When I sat down to look at what was actually happening and where this new euphoric state of gratitude, comfort in solitude and renewed sense of focus was coming from: I calculated that positive thinking + focused intentions = continued meaningful experiences and in turn — gratitude. Please, don’t get me wrong; I have down days, weeks even — truth be told, but what I’m getting better at doing is being present on those down days and feeling the discomfort or upset. It might not be nice, but it can definitely still be meaningful. Some of my greatest realisations have come out of sadness.

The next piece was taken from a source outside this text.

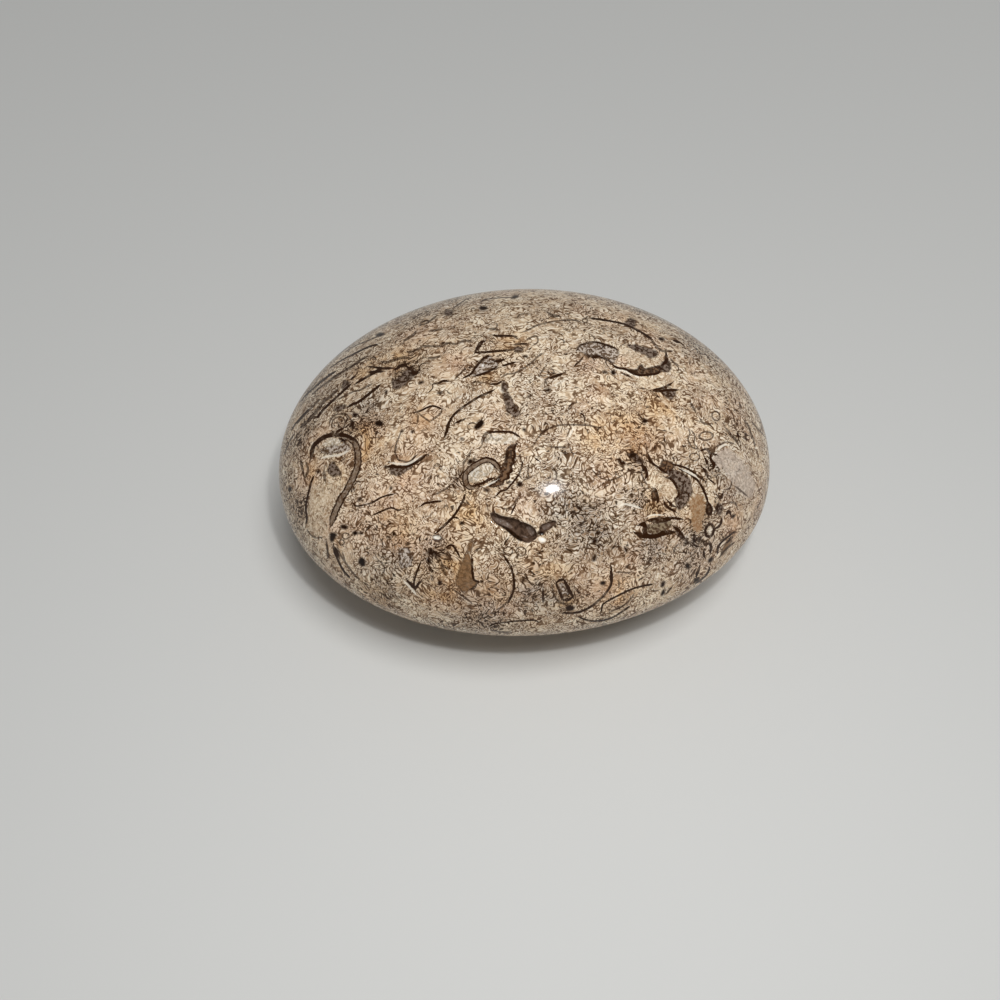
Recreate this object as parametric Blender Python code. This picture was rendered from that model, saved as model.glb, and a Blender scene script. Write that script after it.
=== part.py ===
"""A polished oval palm stone, cut from fossil shell limestone.

The stone is one solid piece. Its girdle is an oval that is a little wider at the -X end. The crown above
the girdle is taller than the belly below it, and rises towards +X. The belly is worn flat in one small
oval, which the stone rests on, and a few open pits are left where shell hollows meet the polished front.
+X runs along the length, -Y is the front, and the origin is at the centre of the resting flat.
"""

import math

import bmesh
import bpy
from mathutils import Matrix, Vector

# Driving dimensions of the stone, in metres.
LENGTH = 0.076
WIDTH = 0.063
CROWN_RISE = 0.0234
BELLY_DROP = 0.0150
FLAT_DEPTH = 0.0002

# How much wider and how much taller the stone gets towards its +X end, as a share at the tip.
WIDTH_TAPER = -0.039
CROWN_TAPER = 0.101

# Fineness of the facets.
GIRDLE_SEGMENTS = 64
GIRDLE_RINGS = 32
PIT_SEGMENTS = 16
PIT_RINGS = 8

GIRDLE_HEIGHT = BELLY_DROP - FLAT_DEPTH

# Open pits in the crown: name, place in plan (x, y), length, width, depth, and the turn in degrees from
# level to the pit's length, counted anticlockwise by someone who faces the surface.
PITS = (
    ("long_hollow", (0.0012, -0.0256), 0.0074, 0.0024, 0.0010, -20.0),
    ("side_hollow", (0.0056, -0.0250), 0.0028, 0.0014, 0.0007, 22.0),
    ("round_pit", (-0.0095, -0.0262), 0.0014, 0.0012, 0.0006, 0.0),
    ("shell_box", (0.0075, -0.0295), 0.0024, 0.0013, 0.0006, -68.0),
)

# Warm grey-beige limestone under a high polish.
STONE_COLOUR = (0.42, 0.30, 0.21, 1.0)
STONE_ROUGHNESS = 0.18


def clear_scene():
    """Removes every object that the scene starts with."""
    for old in list(bpy.data.objects):
        bpy.data.objects.remove(old, do_unlink=True)


def new_collection(name):
    """Adds a collection to the scene."""
    collection = bpy.data.collections.new(name)
    bpy.context.scene.collection.children.link(collection)
    return collection


def limestone_material():
    """The plain colour and polish of the stone."""
    material = bpy.data.materials.new("polished_limestone")
    material.use_nodes = True
    shader = material.node_tree.nodes["Principled BSDF"]
    shader.inputs["Base Color"].default_value = STONE_COLOUR
    shader.inputs["Roughness"].default_value = STONE_ROUGHNESS
    shader.inputs["Metallic"].default_value = 0.0
    return material


def width_scale(x):
    """How much wider than its middle the stone is at x."""
    return 1 + WIDTH_TAPER * x / (LENGTH / 2)


def crown_scale(x):
    """How much taller than its middle the crown is at x."""
    return 1 + CROWN_TAPER * x / (LENGTH / 2)


def shaped(unit):
    """Carries a point of the unit sphere onto the stone."""
    x = unit.x * LENGTH / 2
    y = unit.y * WIDTH / 2 * width_scale(x)
    if unit.z > 0:
        z = unit.z * CROWN_RISE * crown_scale(x)
    else:
        z = unit.z * BELLY_DROP
    return Vector((x, y, z + GIRDLE_HEIGHT))


def crown_point(x, y):
    """The point of the crown above (x, y), and the outward normal there."""
    across = x / (LENGTH / 2)
    along = y / (WIDTH / 2 * width_scale(x))
    unit = Vector((across, along, math.sqrt(1 - across**2 - along**2)))
    # The tapers are slight, so the plain oval's normal serves here.
    normal = Vector((unit.x / LENGTH * 2, unit.y / WIDTH * 2, unit.z / CROWN_RISE))
    return shaped(unit), normal.normalized()


def pit_cutter(name, place, length, width, depth, turn, collection):
    """An oval cutter centred on the surface, as deep as the pit."""
    centre, normal = crown_point(*place)
    level = Vector((0, 0, 1)).cross(normal).normalized()
    upslope = normal.cross(level)
    frame = Matrix((level, upslope, normal)).transposed().to_4x4()
    size = Matrix.Diagonal((length / 2, width / 2, depth, 1))
    matrix = Matrix.Translation(centre) @ frame @ Matrix.Rotation(math.radians(turn), 4, "Z") @ size
    mesh = bpy.data.meshes.new(name)
    shape = bmesh.new()
    bmesh.ops.create_uvsphere(shape, u_segments=PIT_SEGMENTS, v_segments=PIT_RINGS, radius=1, matrix=matrix)
    shape.to_mesh(mesh)
    shape.free()
    cutter = bpy.data.objects.new(name, mesh)
    cutter.display_type = "WIRE"
    cutter.hide_render = True
    collection.objects.link(cutter)
    return cutter


def cut_resting_flat(shape):
    """Slices the belly off level at z = 0 and closes the slice with one flat face."""
    everything = shape.verts[:] + shape.edges[:] + shape.faces[:]
    sliced = bmesh.ops.bisect_plane(
        shape, geom=everything, plane_co=(0, 0, 0), plane_no=(0, 0, -1), clear_outer=True
    )
    rim = [piece for piece in sliced["geom_cut"] if isinstance(piece, bmesh.types.BMEdge)]
    bmesh.ops.contextual_create(shape, geom=rim)
    bmesh.ops.recalc_face_normals(shape, faces=shape.faces)


def stone(collection, cutters):
    """The whole stone, with its pits cut in and its resting flat."""
    mesh = bpy.data.meshes.new("stone")
    shape = bmesh.new()
    bmesh.ops.create_uvsphere(shape, u_segments=GIRDLE_SEGMENTS, v_segments=GIRDLE_RINGS, radius=1)
    for vertex in shape.verts:
        vertex.co = shaped(vertex.co)
    cut_resting_flat(shape)
    shape.to_mesh(mesh)
    shape.free()
    mesh.shade_smooth()
    body = bpy.data.objects.new("stone", mesh)
    body.data.materials.append(limestone_material())
    collection.objects.link(body)
    for pit in PITS:
        cutter = pit_cutter(*pit, cutters)
        cut = body.modifiers.new(cutter.name, "BOOLEAN")
        cut.operation = "DIFFERENCE"
        cut.solver = "EXACT"
        cut.object = cutter
    return body


def main():
    """Builds the palm stone."""
    clear_scene()
    stone(new_collection("fossil_palm_stone"), new_collection("cutters"))


main()
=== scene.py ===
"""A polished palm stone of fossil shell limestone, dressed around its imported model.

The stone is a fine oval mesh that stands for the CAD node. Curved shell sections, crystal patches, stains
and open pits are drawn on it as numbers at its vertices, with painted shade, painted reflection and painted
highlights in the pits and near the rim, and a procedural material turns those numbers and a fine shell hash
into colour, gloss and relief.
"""

import math
import random

import bpy
import numpy as np
from mathutils import Matrix, Vector


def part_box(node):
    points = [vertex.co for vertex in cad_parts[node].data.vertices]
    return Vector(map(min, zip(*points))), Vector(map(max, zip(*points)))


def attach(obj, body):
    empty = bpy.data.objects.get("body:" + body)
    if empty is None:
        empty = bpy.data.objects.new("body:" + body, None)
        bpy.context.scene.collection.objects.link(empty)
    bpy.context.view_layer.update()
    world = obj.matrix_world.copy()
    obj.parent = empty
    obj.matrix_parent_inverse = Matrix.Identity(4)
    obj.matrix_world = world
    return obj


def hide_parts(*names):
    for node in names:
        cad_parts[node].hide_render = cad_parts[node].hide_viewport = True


bl_info = {
    "name": "Fossil Palm Stone",
    "version": (1, 0, 0),
    "blender": (4, 5, 0),
    "location": "View3D > Sidebar > Stone",
    "description": "Makes a polished oval stone of fossil shell limestone",
    "category": "Add Mesh",
}

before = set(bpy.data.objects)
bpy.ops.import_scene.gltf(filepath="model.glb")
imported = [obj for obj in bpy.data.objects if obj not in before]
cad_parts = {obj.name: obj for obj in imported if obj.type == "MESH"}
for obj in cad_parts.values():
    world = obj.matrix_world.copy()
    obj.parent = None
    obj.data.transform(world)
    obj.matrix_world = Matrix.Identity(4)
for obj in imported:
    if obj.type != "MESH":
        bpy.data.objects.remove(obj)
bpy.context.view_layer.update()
STONE_LOW, STONE_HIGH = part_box("stone")
STONE_NAME = "polished_stone"
STONE_SLOT = "polished_shell_limestone"

# How the oval leaves a plain ellipsoid: the tapers' shares at the +X tip, the girdle's height and the depth
# of the worn flat.
WIDTH_TAPER = -0.039
CROWN_TAPER = 0.101
GIRDLE_HEIGHT = 0.0148
FLAT_DEPTH = 0.0002

# The camera: its picture's side and lens in pixels, its sensor, how far a vertex that it sees has to face it,
# where it looks, from how far, and its turn, tilt and roll in degrees.
PICTURE_SIDE = 1000
LENS_PIXELS = 1100
SENSOR_WIDTH = 0.036
LEAST_FACING = 0.03
CAMERA_AIM = Vector((-0.0044, 0.0053, -0.0002))
CAMERA_DISTANCE = 0.1874
CAMERA_TURN = 7.0
CAMERA_TILT = 47.7
CAMERA_ROLL = -3.16

# The stage: the small lamp's place beside the camera, the dimmer glow round it, as shares of the lamp's size
# and power, the place of the wide soft light, how far below the stone the floor is, and how near the camera
# sees.
LAMP_OFFSET = Vector((0.0165, 0.0355, 0.0))
GLOW_SIZE = 3.2
GLOW_POWER = 0.22
SOFT_PLACE = Vector((0.43, -0.46, 1.76))
FLOOR_DROP = 0.00002
NEAR_CLIP = 0.005

# The unit ball's side that ends up facing the camera, and how far round the fine mesh reaches.
FINE_SIDE = (0.055, -0.558, 0.828)
FINE_REACH = 0.18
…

So, final thoughts from me. Focusing on meaningful interactions during lock down has really been a game changer for me. It’s not always necessary to be in dialogue with others, “socialising” via Zoom parties and likes on the gram’. Sometimes, definitely; but certainly not always. Pushing the boundaries of comfort into discomfort can really open up new ways of thinking and working. The talk I gave at Women’s Society last week, encouraged everyone that attended to think differently about racism. I was so glad to see everyone lean into the discomfort of that session, knowing that there was so much more to gain if they did.


I really hope that we can retain some of our new ways of working and apply our focus on meaningful interactions to continue the fight for racial equality. If there is one way you can be sure to keep it a focus for you - don’t turn away from difficult conversations. There is growth in vulnerability. Practice gratitude for the things you can change and thanks for the vision to see the work left to do.